I hate to admit when I'm wrong, especially when it means that I was ALSO lazy and irresponsible... but I'm wrong.  I've been using childish excuses to hate my job.  Spending 9 hours a day shirking responsibility isn't really the best use of my time.  I may never LOVE my job, and that's ok, but that doesn't mean I can't spend the work day growing as a person.  It's better than spending 9 hours a day surfing the internet and complaining.  That's what half the people do here, and I detest them for it.  I don't want to be that.

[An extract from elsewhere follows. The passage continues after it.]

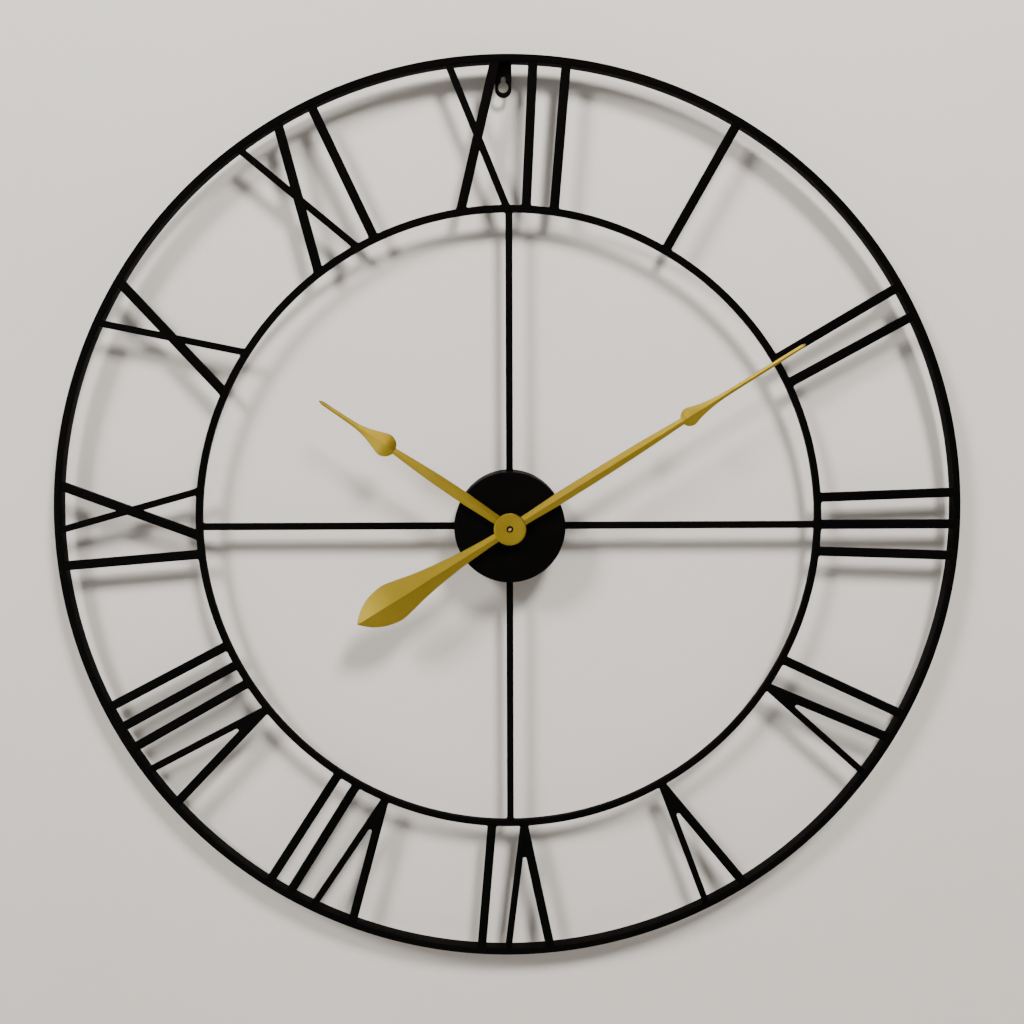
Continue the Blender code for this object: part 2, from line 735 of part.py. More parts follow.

So, if it's all about goals and expectations, what are those for me?  My long-term goal is to make a case for this position to advance to the level of "Director" instead of "Coordinator."  This would allow for a salary increase based on pay scale and the elevation in title would translate better when looking for other jobs.  It would also make a case for having another position, even if it's part time, in the department.  My short-term goal is to accomplish my work within deadlines.  This is more of an attitude adjustment- to actually DO work rather than put it off.

My expectations are to get out of this job what I put into it.  Minimal effort will equal minimal satisfaction.  I already know I'm not motivated on a day-to-day basis by a paycheck (though I am motivated to do a minimal amount to keep GETTING a paycheck).  I know when I have a good day and accomplish a lot I do feel a sense of satisfaction and ::gasp:: fulfillment.  I can't expect a merit-based raise, a bonus, or other financial reward.  With my current management, even a pat on the back is rare.

The key to all of this is motivation.  What's going to motivate me at the end (or the beginning, or the middle) of the day to do work that I don't really find enjoyable?  Being able to cross a task off a list?  eh.  I'm not a big "list maker;"  I'll make a list and then never look at it.  A vague sense of satisfaction?  That'll last maybe a day.  Knowing that, long term, I'm doing the right thing?  Ha!  Have you MET me??  So, this is what I'm missing.  What will KEEP me motivated?  By nature I'm lazy (even though I hate that about myself, I know it to be true).  My work ethic is sub-par, and I hate feeling like someone else is telling me I have to do things.  Because, you know, I'm 10.

Trying to keep my goals and expectations in mind will help.  But other than that, I'm not sure how to stay motivated.  I know I don't want to use food or purchases as reward (since being fat and poor also won't make me happy).  How do you stay motivated at work, or doing tasks you hate?  If you're a "worker," what is it about completing the task that makes you feel so good?